**WHAT THE TASK ASKS**
The entries below contain a line with "Reconstruct the object" and a line with "is sewn together.". Quote exactly those two lines and all lines between them.

++++++++++++++++++++

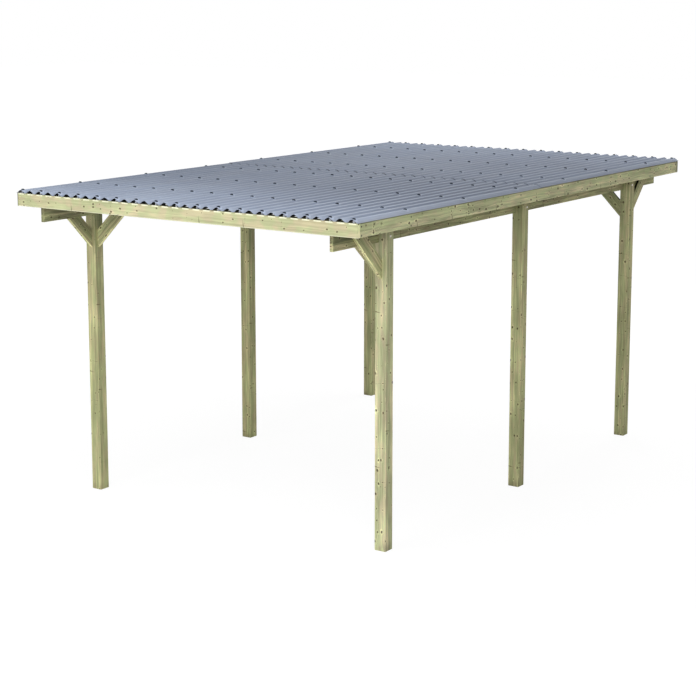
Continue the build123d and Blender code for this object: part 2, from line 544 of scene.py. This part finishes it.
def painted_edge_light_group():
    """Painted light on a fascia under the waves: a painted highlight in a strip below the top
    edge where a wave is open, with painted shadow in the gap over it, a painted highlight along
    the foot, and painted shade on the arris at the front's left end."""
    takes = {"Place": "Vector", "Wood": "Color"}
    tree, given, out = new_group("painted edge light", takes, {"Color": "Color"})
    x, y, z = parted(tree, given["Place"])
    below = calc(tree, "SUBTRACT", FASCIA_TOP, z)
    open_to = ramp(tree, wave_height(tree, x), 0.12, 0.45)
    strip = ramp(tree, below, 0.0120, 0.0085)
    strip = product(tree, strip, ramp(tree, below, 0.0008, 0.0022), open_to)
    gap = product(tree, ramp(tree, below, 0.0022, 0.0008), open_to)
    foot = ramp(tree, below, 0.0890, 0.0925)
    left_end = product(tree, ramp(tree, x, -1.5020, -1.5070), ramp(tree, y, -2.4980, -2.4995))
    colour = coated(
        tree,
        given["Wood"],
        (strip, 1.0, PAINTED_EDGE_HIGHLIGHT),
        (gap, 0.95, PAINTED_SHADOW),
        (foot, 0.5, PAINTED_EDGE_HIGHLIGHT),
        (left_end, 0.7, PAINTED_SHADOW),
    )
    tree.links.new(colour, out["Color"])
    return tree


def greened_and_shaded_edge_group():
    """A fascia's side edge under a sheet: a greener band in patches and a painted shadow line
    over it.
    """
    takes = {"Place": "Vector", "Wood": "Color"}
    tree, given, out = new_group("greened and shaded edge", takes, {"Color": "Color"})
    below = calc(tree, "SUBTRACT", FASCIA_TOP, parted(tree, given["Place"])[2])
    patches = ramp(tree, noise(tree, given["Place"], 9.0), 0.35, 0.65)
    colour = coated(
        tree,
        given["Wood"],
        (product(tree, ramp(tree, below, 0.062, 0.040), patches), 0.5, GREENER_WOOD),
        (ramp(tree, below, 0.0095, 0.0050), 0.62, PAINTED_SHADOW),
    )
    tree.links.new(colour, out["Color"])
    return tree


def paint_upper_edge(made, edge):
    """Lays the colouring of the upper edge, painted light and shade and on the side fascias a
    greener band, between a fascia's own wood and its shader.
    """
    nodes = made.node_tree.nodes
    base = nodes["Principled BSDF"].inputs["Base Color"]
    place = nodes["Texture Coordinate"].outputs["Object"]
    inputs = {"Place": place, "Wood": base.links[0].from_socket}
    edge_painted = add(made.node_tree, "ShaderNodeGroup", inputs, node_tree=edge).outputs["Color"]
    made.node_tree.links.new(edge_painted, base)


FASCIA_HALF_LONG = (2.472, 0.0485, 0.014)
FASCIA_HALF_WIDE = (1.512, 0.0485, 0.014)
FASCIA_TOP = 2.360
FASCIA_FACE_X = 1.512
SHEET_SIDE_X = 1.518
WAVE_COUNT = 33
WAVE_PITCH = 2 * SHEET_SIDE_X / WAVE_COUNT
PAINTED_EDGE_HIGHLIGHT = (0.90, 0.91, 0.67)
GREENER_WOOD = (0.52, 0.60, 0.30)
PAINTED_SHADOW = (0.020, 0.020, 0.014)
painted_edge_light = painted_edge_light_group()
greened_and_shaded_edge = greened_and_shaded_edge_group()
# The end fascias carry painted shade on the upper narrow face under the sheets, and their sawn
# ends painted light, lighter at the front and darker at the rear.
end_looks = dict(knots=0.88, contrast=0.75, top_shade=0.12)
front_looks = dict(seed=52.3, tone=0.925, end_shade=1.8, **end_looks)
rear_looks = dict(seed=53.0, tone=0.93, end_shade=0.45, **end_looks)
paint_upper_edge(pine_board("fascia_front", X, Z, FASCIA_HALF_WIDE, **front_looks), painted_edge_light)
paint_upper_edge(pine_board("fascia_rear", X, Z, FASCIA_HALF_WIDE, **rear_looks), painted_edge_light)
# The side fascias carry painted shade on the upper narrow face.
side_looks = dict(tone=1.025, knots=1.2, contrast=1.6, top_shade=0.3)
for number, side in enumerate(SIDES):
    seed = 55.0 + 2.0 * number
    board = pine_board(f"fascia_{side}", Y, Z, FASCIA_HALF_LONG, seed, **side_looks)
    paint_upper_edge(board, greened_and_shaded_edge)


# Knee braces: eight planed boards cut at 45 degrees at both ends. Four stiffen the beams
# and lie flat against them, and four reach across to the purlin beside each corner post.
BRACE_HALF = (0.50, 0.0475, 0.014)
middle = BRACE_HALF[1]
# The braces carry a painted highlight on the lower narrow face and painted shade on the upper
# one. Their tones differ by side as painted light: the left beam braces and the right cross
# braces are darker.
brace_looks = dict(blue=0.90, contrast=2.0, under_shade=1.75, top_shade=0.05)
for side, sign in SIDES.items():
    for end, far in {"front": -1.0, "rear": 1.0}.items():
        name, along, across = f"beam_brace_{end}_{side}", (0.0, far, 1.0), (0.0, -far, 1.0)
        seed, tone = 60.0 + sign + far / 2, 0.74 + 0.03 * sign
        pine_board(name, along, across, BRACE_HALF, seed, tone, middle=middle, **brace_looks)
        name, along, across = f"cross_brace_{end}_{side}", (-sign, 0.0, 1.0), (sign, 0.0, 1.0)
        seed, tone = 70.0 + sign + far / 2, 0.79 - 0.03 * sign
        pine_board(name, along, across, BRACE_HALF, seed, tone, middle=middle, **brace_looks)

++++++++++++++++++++

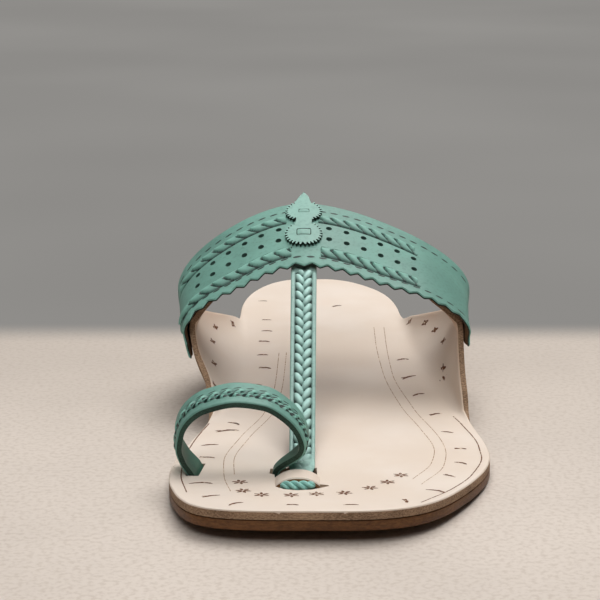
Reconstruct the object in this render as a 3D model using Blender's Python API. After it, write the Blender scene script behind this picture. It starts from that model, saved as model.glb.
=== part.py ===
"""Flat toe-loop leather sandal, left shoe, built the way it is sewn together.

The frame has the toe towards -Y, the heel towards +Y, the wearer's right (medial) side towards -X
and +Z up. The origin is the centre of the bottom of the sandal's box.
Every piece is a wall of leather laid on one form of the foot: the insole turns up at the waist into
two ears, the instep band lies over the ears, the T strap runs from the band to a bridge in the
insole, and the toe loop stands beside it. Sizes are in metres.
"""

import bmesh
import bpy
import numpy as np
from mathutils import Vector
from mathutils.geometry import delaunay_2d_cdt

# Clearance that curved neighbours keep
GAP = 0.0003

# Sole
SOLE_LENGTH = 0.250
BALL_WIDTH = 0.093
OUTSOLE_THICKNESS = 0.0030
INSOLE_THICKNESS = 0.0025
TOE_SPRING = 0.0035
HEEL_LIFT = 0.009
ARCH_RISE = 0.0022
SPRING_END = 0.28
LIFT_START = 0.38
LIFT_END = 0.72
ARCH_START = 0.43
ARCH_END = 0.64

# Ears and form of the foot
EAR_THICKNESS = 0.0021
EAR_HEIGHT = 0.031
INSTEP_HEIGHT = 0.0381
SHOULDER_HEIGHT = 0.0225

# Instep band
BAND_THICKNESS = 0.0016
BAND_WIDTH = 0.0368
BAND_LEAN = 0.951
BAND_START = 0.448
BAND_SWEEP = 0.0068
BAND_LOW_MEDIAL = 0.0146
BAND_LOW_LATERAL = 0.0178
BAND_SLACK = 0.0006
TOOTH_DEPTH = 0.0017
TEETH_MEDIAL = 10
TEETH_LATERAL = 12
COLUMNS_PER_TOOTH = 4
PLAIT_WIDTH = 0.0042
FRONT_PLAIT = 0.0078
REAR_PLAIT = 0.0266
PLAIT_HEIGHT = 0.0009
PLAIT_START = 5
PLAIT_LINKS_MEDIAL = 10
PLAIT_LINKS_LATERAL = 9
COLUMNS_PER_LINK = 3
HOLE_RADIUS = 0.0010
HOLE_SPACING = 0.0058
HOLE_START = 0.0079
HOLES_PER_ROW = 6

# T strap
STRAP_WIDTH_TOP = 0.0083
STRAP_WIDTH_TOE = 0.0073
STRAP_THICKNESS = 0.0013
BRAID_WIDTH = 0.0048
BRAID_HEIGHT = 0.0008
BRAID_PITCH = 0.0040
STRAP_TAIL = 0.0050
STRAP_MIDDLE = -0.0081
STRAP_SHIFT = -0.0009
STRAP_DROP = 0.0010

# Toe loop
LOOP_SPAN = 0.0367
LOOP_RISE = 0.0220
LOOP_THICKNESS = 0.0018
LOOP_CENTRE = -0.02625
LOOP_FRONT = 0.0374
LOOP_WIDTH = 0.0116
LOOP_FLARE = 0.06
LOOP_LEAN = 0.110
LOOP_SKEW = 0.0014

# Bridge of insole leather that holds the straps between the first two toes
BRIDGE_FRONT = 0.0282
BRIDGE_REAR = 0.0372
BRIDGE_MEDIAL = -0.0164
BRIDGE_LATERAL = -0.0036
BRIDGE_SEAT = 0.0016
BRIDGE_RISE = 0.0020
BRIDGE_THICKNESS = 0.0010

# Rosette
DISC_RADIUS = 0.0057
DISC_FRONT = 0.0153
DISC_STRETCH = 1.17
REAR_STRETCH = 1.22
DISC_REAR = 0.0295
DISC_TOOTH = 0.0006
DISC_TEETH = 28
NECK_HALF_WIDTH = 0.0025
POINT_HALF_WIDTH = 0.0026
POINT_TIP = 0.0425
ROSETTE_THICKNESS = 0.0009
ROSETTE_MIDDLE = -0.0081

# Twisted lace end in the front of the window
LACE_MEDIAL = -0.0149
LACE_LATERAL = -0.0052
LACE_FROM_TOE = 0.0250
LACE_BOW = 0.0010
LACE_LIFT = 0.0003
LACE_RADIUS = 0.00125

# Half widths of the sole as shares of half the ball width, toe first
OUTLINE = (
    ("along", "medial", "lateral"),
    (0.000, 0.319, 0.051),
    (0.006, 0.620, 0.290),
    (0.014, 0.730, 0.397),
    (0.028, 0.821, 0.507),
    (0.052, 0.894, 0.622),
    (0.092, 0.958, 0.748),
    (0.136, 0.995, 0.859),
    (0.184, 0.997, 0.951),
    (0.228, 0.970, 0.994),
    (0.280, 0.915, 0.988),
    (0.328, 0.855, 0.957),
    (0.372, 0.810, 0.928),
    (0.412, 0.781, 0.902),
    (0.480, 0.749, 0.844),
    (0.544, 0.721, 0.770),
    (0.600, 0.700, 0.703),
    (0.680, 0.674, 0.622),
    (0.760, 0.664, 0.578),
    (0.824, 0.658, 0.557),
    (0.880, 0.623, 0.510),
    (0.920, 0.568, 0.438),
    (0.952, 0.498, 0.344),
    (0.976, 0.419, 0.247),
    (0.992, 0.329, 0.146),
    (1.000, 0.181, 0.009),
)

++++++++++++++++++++

**OUTPUT FOR THIS EXERCISE**
Reconstruct the object in this render as a 3D model using Blender's Python API. After it, write the Blender scene script behind this picture. It starts from that model, saved as model.glb.
=== part.py ===
"""Flat toe-loop leather sandal, left shoe, built the way it is sewn together.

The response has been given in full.